▸ The task:
Your task is to repeat the listing exactly.
[Start of Material]
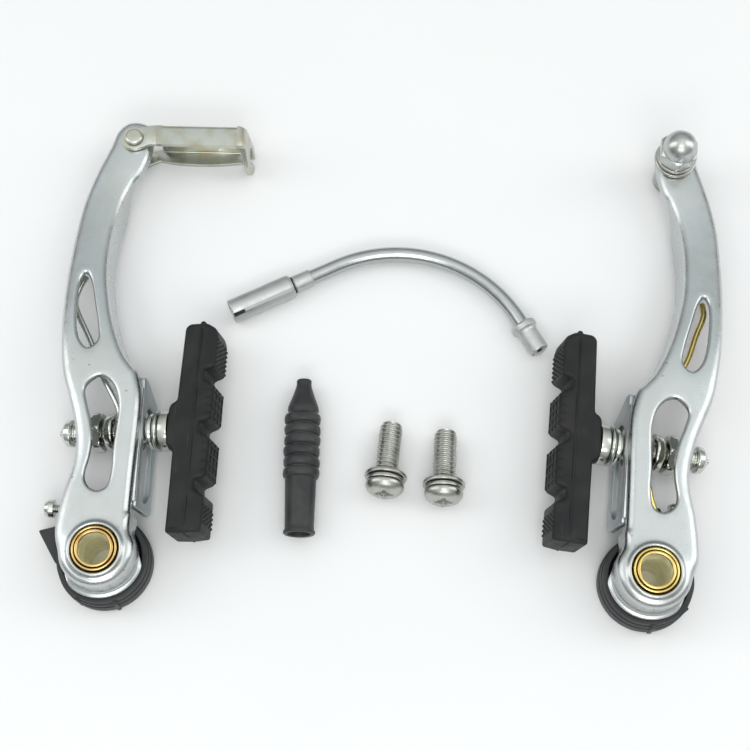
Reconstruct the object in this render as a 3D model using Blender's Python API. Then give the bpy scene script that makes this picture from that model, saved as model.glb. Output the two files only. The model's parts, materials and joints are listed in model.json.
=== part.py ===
"""Linear-pull rim brake kit: two arm sets, guide pipe, boot and fixing bolts, laid flat on a table.

World frame: +Z up, the table is z = 0, +X to the right, +Y from the pivots towards the cable end.
Each arm is drawn in its own frame, in millimetres: v across the arm (positive towards the wheel),
u along the arm (from the pivot towards the cable end) and z up, the arm's outer face on top.
"""
import math

import bmesh
import bpy
from mathutils import Matrix, Vector

MM = 0.001

# ---- driving dimensions (millimetres and degrees) ----
ARM_LENGTH = 115.0            # pivot axis to cable-end axis
LEFT_PIVOT = (-68.6, -51.5)
RIGHT_PIVOT = (68.4, -56.9)
LEFT_LEAN = 1.3               # both arms lean towards +X
RIGHT_LEAN = 6.75

FACE_Z = 19.0                 # arm face at the pivot
HEAD_Z = 12.9                 # arm face at the cable end
SLOPE_START, SLOPE_END = 48.0, 104.0
SHEET = 1.3                   # arm sheet thickness
EDGE_R = 2.2                  # pressed edge radius
WALL_DEPTH = 9.5
SKIRT_DEPTH = 3.0             # short wall above the slot plate
HEAD_THICK = 2.6
DRAFT = 0.06                  # wall flare per millimetre of depth
BRIM_WIDTH = 1.2
BRIM_THICK = 1.3

BORE_R = 3.85
BUSHING_R = 4.75
TUBE_IN_R = 5.0
TUBE_R = 5.6
BUSHING_TOP = 20.4
GAP = 0.3                     # clearance between neighbouring pieces

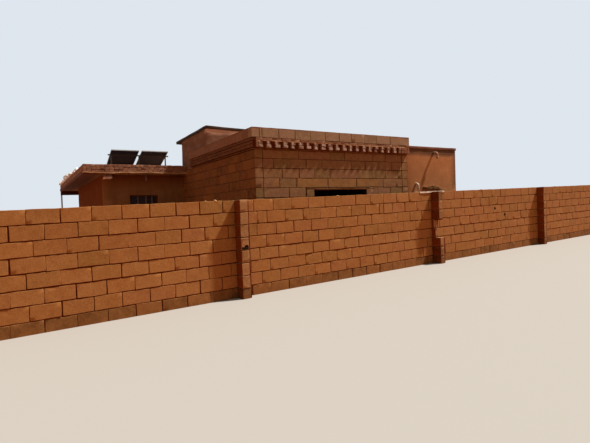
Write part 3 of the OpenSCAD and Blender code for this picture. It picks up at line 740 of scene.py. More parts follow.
pilaster = {"out": -0.19, "restOut": -0.215, "footOut": -0.235, "foot": 5, "dark": 7, "back": 0.2,
            "right": (0.146, 0.143, 0.146, 0.143, 0.14, 0.138, 0.139, 0.138),
            "narrower": (0, 0, 0.018, 0.02, 0), "broken": {3: -0.06, 4: -0.105}, "recess": 0.024,
            "spread": 0.003, "outSpread": (-0.003, 0.005), "tone": (0.13, 1.0), "darkTone": 0.1,
            "joint": 0.003, "wear": 0.9, "hole": (0.098, 0.868), "holeSize": (0.034, 0.02),
            "dressing": dict(streetDressing, alongCuts=2, upCuts=3, bevel=0.009, chipShare=0.4)}
holedPilaster, brokenPilaster = 1, 2  # a hole in its front; broken off half way up
brokenInside = {"inset": 0.02, "width": 0.16, "gap": (0.585, 1.0), "fronts": (-0.21, -0.035, -0.165)}


def brokenCore(bm, left):  # the mortar inside the broken pilaster keeps clear of the break
    inset, start = brokenInside["inset"], left + brokenInside["inset"]
    ground = -street["rise"] * (left - street["low"]) + 0.01
    heights = (ground, *brokenInside["gap"], street["height"] - inset)
    for front, low, high in zip(brokenInside["fronts"], heights, heights[1:]):
        made = addBox(bm, (start, front, low), (start + brokenInside["width"], wallThick - inset, high), 1)
        moveBy(bm, streetFrame, made)


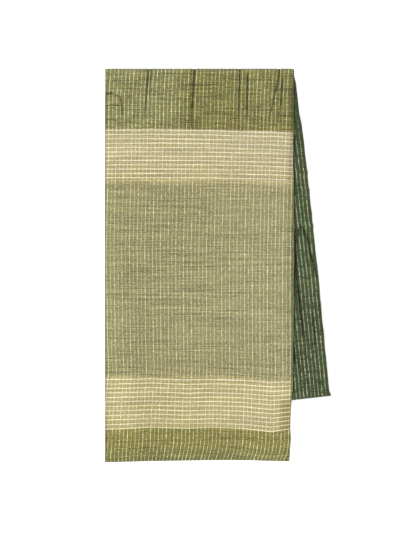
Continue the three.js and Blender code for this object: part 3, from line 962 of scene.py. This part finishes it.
def flap_top(x, y):
    """Height of the outer ply's upper side, on the hem."""
    return flap_place(x, y, HEM_MIDS[0] + NESTED_THICK / 2)[2]


def build_hem_stitches():
    """Running stitches that hold the turned-up hem, each with its ends inside the cloth."""
    paths = []
    x, i = FLAP_LEFT + STITCH_FIRST, 0
    while x < STITCH_LAST:
        length = STITCH_LENGTH + 0.5 * ripple(i, 0, 2.3, 1.5)
        slant = 0.25 * ripple(i, 3, 1.7, 9.1)
        path = []
        for t in (0, 0.12, 0.35, 0.65, 0.88, 1):
            px = x + length * t
            py = hem_y(px) + HEM_DEPTH - STITCH_IN + slant * (t - 0.5)
            path.append((px, py, flap_top(px, py) + (0.06 if 0.1 < t < 0.9 else -0.2)))
        paths.append(path)
        x += length + STITCH_GAP + 0.4 * ripple(i, 7, 1.9, 4.2)
        i += 1
    return threads_mesh("hem_stitches", paths, STITCH_RADIUS)


def build_loose_threads():
    paths = []
    for y, length, down, curl in LOOSE_ENDS:
        x, py = strip_plan(1.0, min(share_at(y), 0.996))
        path = []
        for t in spaced(-0.5, 1, 7):
            reach = length * t
            path.append((x - 0.2 + reach * 0.86, py - down * reach + curl * t * reach * 0.4,
                         STRIP_BASE + 0.5 - 0.25 * max(t, 0) * max(reach, 0) + 0.1 * t))
        paths.append(path)
    return threads_mesh("loose_threads", paths, LOOSE_RADIUS)


# ---- values and colours worked out by shader nodes ----

LIGHT = 1.12  # how much brighter than its own colour white shows in this light


def albedo(red, green, blue):
    """Linear surface colour that shows as this sRGB colour (0 to 255) in the scene's light."""
    def linear(c):
        c /= 255
        return c / 12.92 if c <= 0.04045 else ((c + 0.055) / 1.055) ** 2.4
    return tuple(min(linear(c) / LIGHT, 1.0) for c in (red, green, blue)) + (1.0,)


def feed(tree, slot, value):
    """Give an input a number or colour, or wire it to a Value."""
    if isinstance(value, Value):
        tree.links.new(value.socket, slot)
    else:
        slot.default_value = value


def wired(tree, kind, inputs, output=0, **settings):
    """One output of a new node of a kind, with its settings and inputs."""
    node = tree.nodes.new("ShaderNode" + kind)
    for name, setting in settings.items():
        setattr(node, name, setting)
    for slot, value in inputs.items():
        feed(tree, node.inputs[slot], value)
    return Value(tree, node.outputs[output])


class Value:
    """A number or colour worked out by shader nodes. Its operators add Math nodes."""

    def __init__(self, tree, socket):
        self.tree, self.socket = tree, socket

    def math(self, operation, *others):
        return wired(self.tree, "Math", dict(enumerate((self, *others))), operation=operation)

    def __add__(self, other):
        return self.math("ADD", other)

    def __sub__(self, other):
        return self.math("SUBTRACT", other)

    def __mul__(self, other):
        return self.math("MULTIPLY", other)

    def __truediv__(self, other):
        return self.math("DIVIDE", other)

    def opposite(self):
        """1 less this value."""
        return self * -1.0 + 1.0

    def ramped(self, low, high, to_low=0.0, to_high=1.0, smooth=True):
        """to_low at low and to_high at high, with a soft or straight slope between."""
        return wired(self.tree, "MapRange", dict(enumerate((self, low, high, to_low, to_high))),
                     interpolation_type="SMOOTHSTEP" if smooth else "LINEAR")


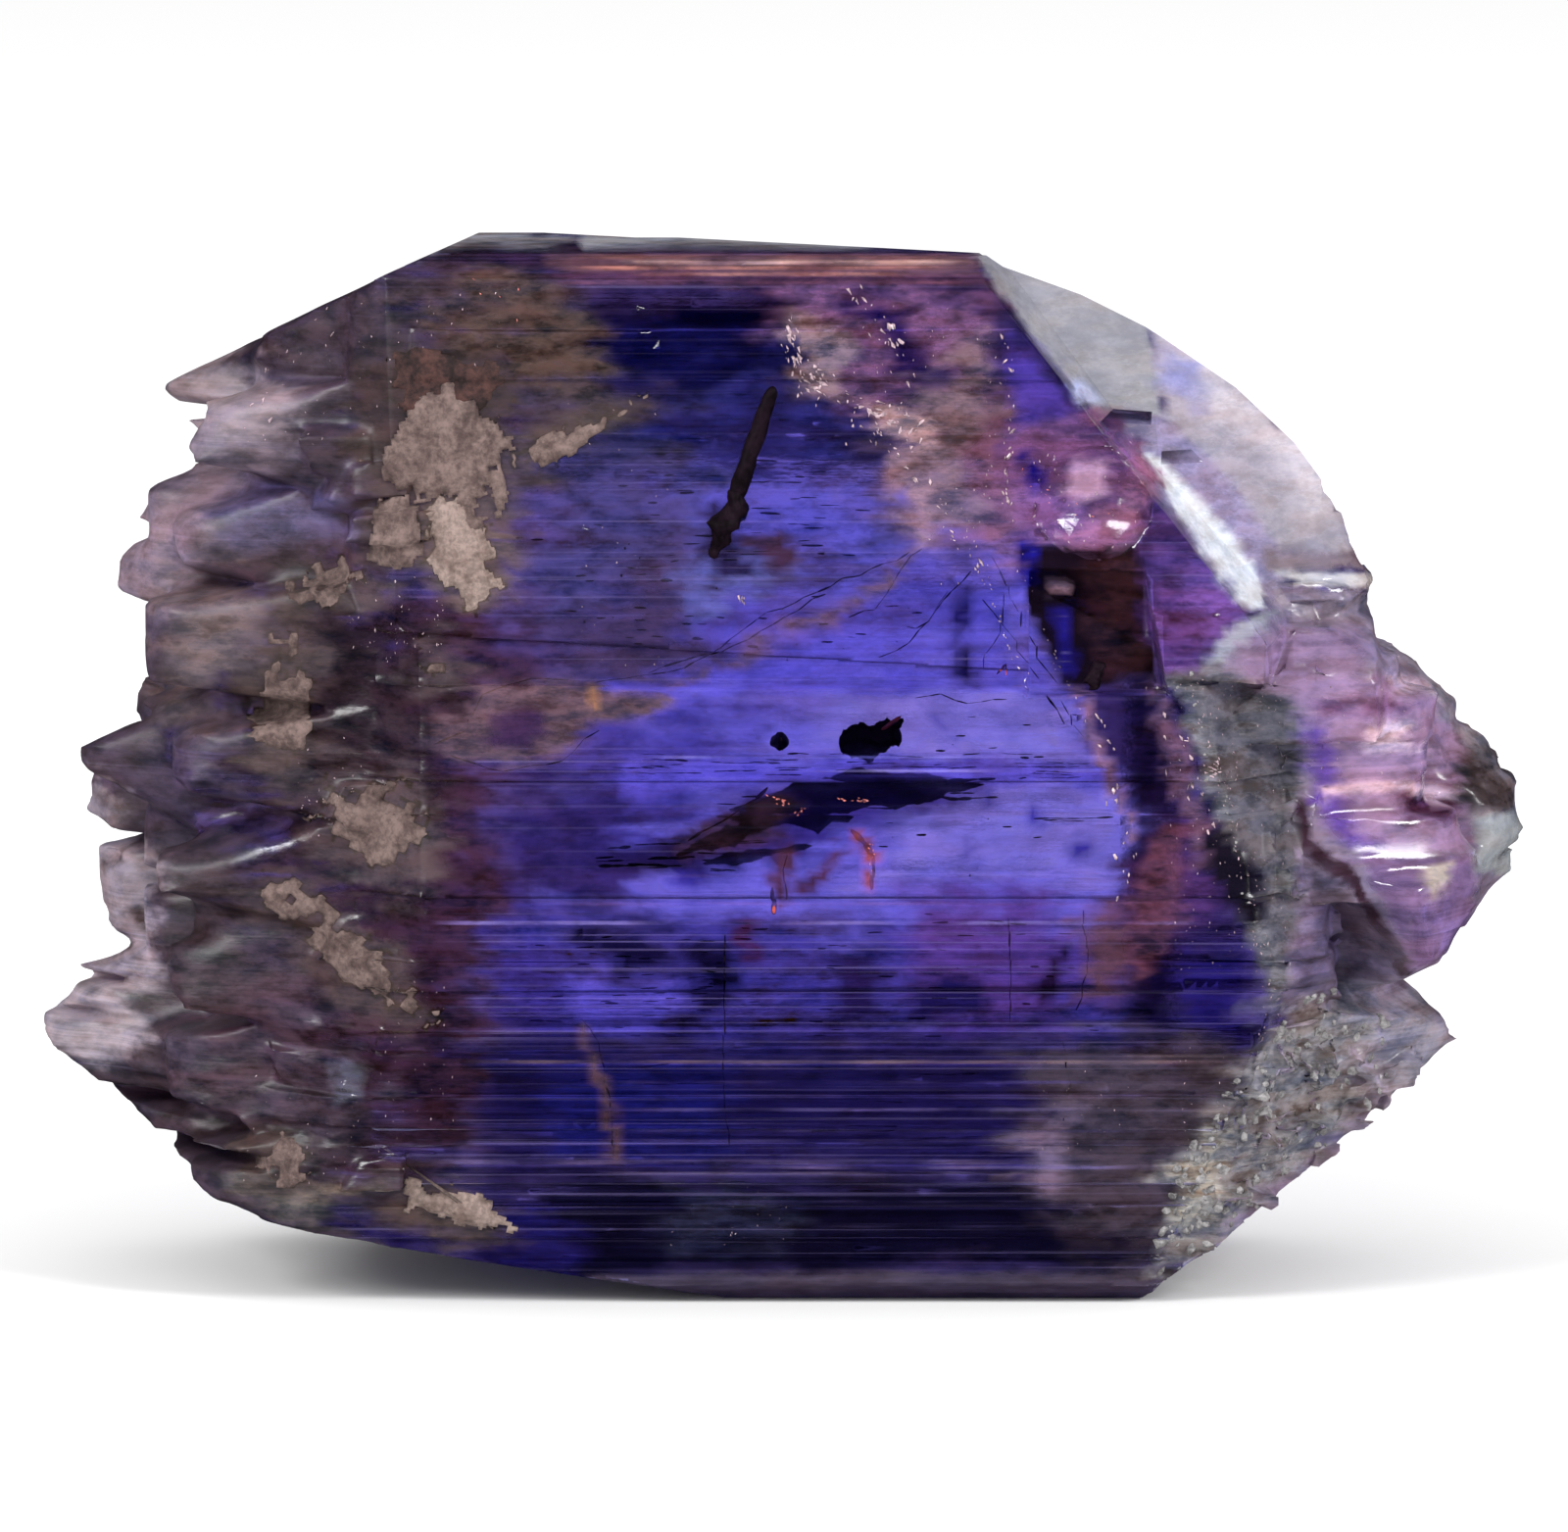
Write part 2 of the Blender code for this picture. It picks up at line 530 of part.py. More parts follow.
[End of Material]
▸ Answer to this problem:
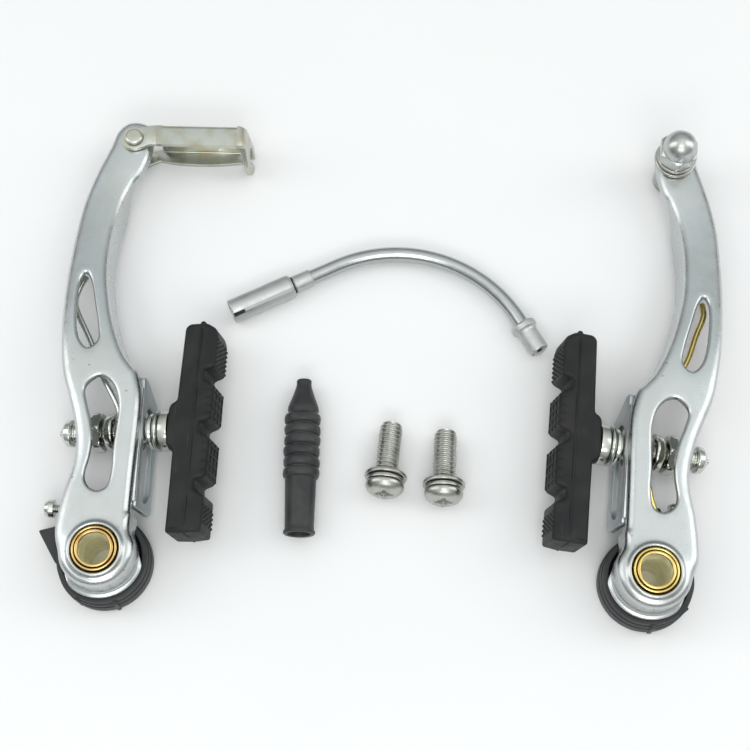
Reconstruct the object in this render as a 3D model using Blender's Python API. Then give the bpy scene script that makes this picture from that model, saved as model.glb. Output the two files only. The model's parts, materials and joints are listed in model.json.
=== part.py ===
"""Linear-pull rim brake kit: two arm sets, guide pipe, boot and fixing bolts, laid flat on a table.

World frame: +Z up, the table is z = 0, +X to the right, +Y from the pivots towards the cable end.
Each arm is drawn in its own frame, in millimetres: v across the arm (positive towards the wheel),
u along the arm (from the pivot towards the cable end) and z up, the arm's outer face on top.
"""
import math

import bmesh
import bpy
from mathutils import Matrix, Vector

MM = 0.001

# ---- driving dimensions (millimetres and degrees) ----
ARM_LENGTH = 115.0            # pivot axis to cable-end axis
LEFT_PIVOT = (-68.6, -51.5)
RIGHT_PIVOT = (68.4, -56.9)
LEFT_LEAN = 1.3               # both arms lean towards +X
RIGHT_LEAN = 6.75

FACE_Z = 19.0                 # arm face at the pivot
HEAD_Z = 12.9                 # arm face at the cable end
SLOPE_START, SLOPE_END = 48.0, 104.0
SHEET = 1.3                   # arm sheet thickness
EDGE_R = 2.2                  # pressed edge radius
WALL_DEPTH = 9.5
SKIRT_DEPTH = 3.0             # short wall above the slot plate
HEAD_THICK = 2.6
DRAFT = 0.06                  # wall flare per millimetre of depth
BRIM_WIDTH = 1.2
BRIM_THICK = 1.3

BORE_R = 3.85
BUSHING_R = 4.75
TUBE_IN_R = 5.0
TUBE_R = 5.6
BUSHING_TOP = 20.4
GAP = 0.3                     # clearance between neighbouring pieces

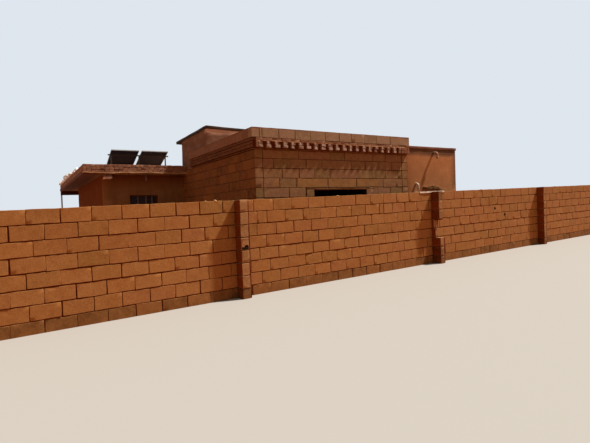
Write part 3 of the OpenSCAD and Blender code for this picture. It picks up at line 740 of scene.py. More parts follow.
pilaster = {"out": -0.19, "restOut": -0.215, "footOut": -0.235, "foot": 5, "dark": 7, "back": 0.2,
            "right": (0.146, 0.143, 0.146, 0.143, 0.14, 0.138, 0.139, 0.138),
            "narrower": (0, 0, 0.018, 0.02, 0), "broken": {3: -0.06, 4: -0.105}, "recess": 0.024,
            "spread": 0.003, "outSpread": (-0.003, 0.005), "tone": (0.13, 1.0), "darkTone": 0.1,
            "joint": 0.003, "wear": 0.9, "hole": (0.098, 0.868), "holeSize": (0.034, 0.02),
            "dressing": dict(streetDressing, alongCuts=2, upCuts=3, bevel=0.009, chipShare=0.4)}
holedPilaster, brokenPilaster = 1, 2  # a hole in its front; broken off half way up
brokenInside = {"inset": 0.02, "width": 0.16, "gap": (0.585, 1.0), "fronts": (-0.21, -0.035, -0.165)}


def brokenCore(bm, left):  # the mortar inside the broken pilaster keeps clear of the break
    inset, start = brokenInside["inset"], left + brokenInside["inset"]
    ground = -street["rise"] * (left - street["low"]) + 0.01
    heights = (ground, *brokenInside["gap"], street["height"] - inset)
    for front, low, high in zip(brokenInside["fronts"], heights, heights[1:]):
        made = addBox(bm, (start, front, low), (start + brokenInside["width"], wallThick - inset, high), 1)
        moveBy(bm, streetFrame, made)


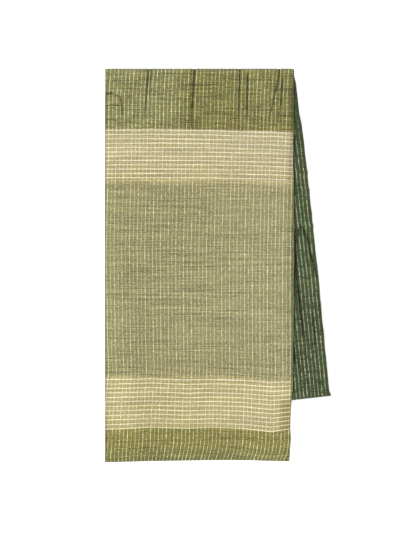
Continue the three.js and Blender code for this object: part 3, from line 962 of scene.py. This part finishes it.
def flap_top(x, y):
    """Height of the outer ply's upper side, on the hem."""
    return flap_place(x, y, HEM_MIDS[0] + NESTED_THICK / 2)[2]


def build_hem_stitches():
    """Running stitches that hold the turned-up hem, each with its ends inside the cloth."""
    paths = []
    x, i = FLAP_LEFT + STITCH_FIRST, 0
    while x < STITCH_LAST:
        length = STITCH_LENGTH + 0.5 * ripple(i, 0, 2.3, 1.5)
        slant = 0.25 * ripple(i, 3, 1.7, 9.1)
        path = []
        for t in (0, 0.12, 0.35, 0.65, 0.88, 1):
            px = x + length * t
            py = hem_y(px) + HEM_DEPTH - STITCH_IN + slant * (t - 0.5)
            path.append((px, py, flap_top(px, py) + (0.06 if 0.1 < t < 0.9 else -0.2)))
        paths.append(path)
        x += length + STITCH_GAP + 0.4 * ripple(i, 7, 1.9, 4.2)
        i += 1
    return threads_mesh("hem_stitches", paths, STITCH_RADIUS)


def build_loose_threads():
    paths = []
    for y, length, down, curl in LOOSE_ENDS:
        x, py = strip_plan(1.0, min(share_at(y), 0.996))
        path = []
        for t in spaced(-0.5, 1, 7):
            reach = length * t
            path.append((x - 0.2 + reach * 0.86, py - down * reach + curl * t * reach * 0.4,
                         STRIP_BASE + 0.5 - 0.25 * max(t, 0) * max(reach, 0) + 0.1 * t))
        paths.append(path)
    return threads_mesh("loose_threads", paths, LOOSE_RADIUS)


# ---- values and colours worked out by shader nodes ----

LIGHT = 1.12  # how much brighter than its own colour white shows in this light


def albedo(red, green, blue):
    """Linear surface colour that shows as this sRGB colour (0 to 255) in the scene's light."""
    def linear(c):
        c /= 255
        return c / 12.92 if c <= 0.04045 else ((c + 0.055) / 1.055) ** 2.4
    return tuple(min(linear(c) / LIGHT, 1.0) for c in (red, green, blue)) + (1.0,)


def feed(tree, slot, value):
    """Give an input a number or colour, or wire it to a Value."""
    if isinstance(value, Value):
        tree.links.new(value.socket, slot)
    else:
        slot.default_value = value


def wired(tree, kind, inputs, output=0, **settings):
    """One output of a new node of a kind, with its settings and inputs."""
    node = tree.nodes.new("ShaderNode" + kind)
    for name, setting in settings.items():
        setattr(node, name, setting)
    for slot, value in inputs.items():
        feed(tree, node.inputs[slot], value)
    return Value(tree, node.outputs[output])


class Value:
    """A number or colour worked out by shader nodes. Its operators add Math nodes."""

    def __init__(self, tree, socket):
        self.tree, self.socket = tree, socket

    def math(self, operation, *others):
        return wired(self.tree, "Math", dict(enumerate((self, *others))), operation=operation)

    def __add__(self, other):
        return self.math("ADD", other)

    def __sub__(self, other):
        return self.math("SUBTRACT", other)

    def __mul__(self, other):
        return self.math("MULTIPLY", other)

    def __truediv__(self, other):
        return self.math("DIVIDE", other)

    def opposite(self):
        """1 less this value."""
        return self * -1.0 + 1.0

    def ramped(self, low, high, to_low=0.0, to_high=1.0, smooth=True):
        """to_low at low and to_high at high, with a soft or straight slope between."""
        return wired(self.tree, "MapRange", dict(enumerate((self, low, high, to_low, to_high))),
                     interpolation_type="SMOOTHSTEP" if smooth else "LINEAR")


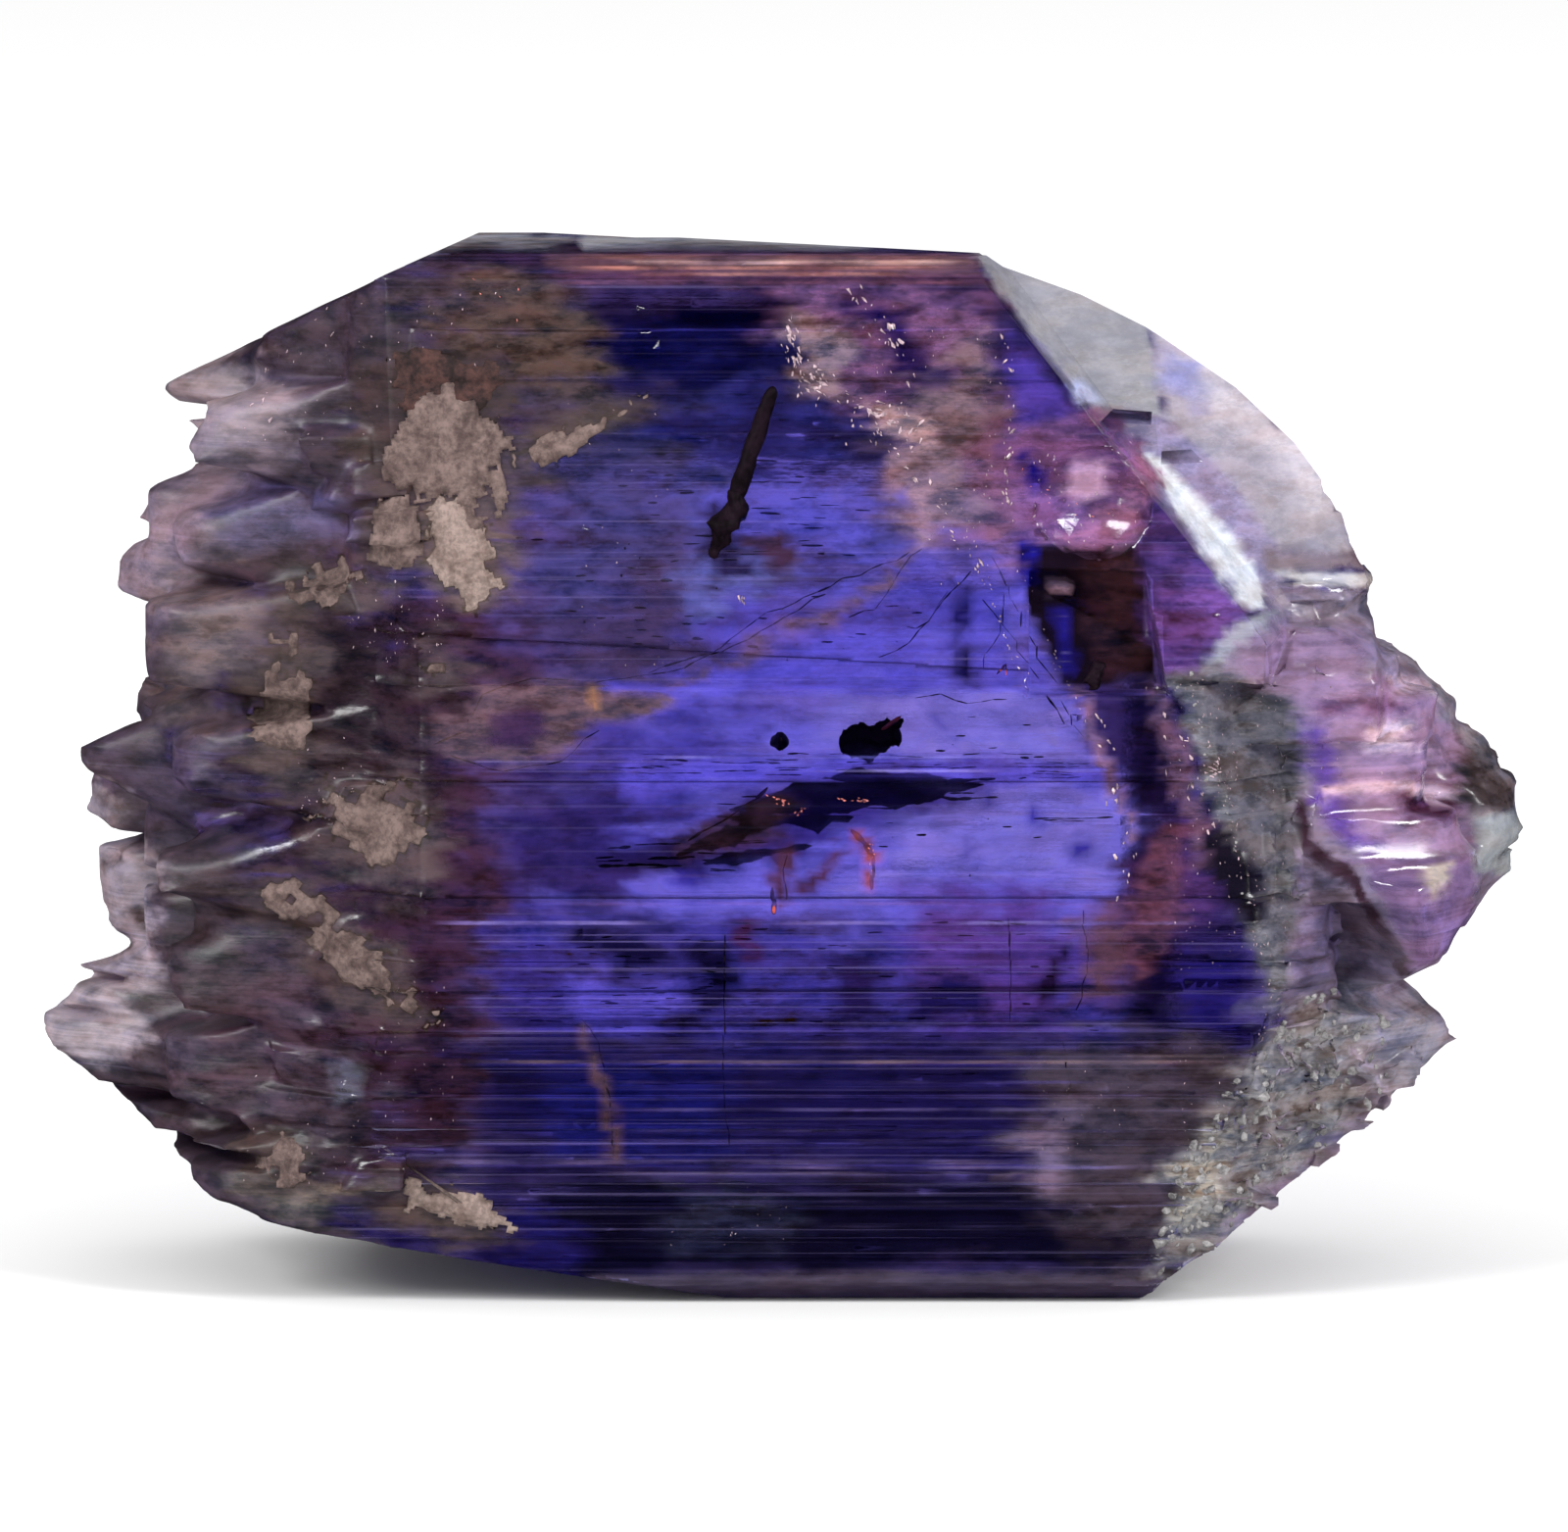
Write part 2 of the Blender code for this picture. It picks up at line 530 of part.py. More parts follow.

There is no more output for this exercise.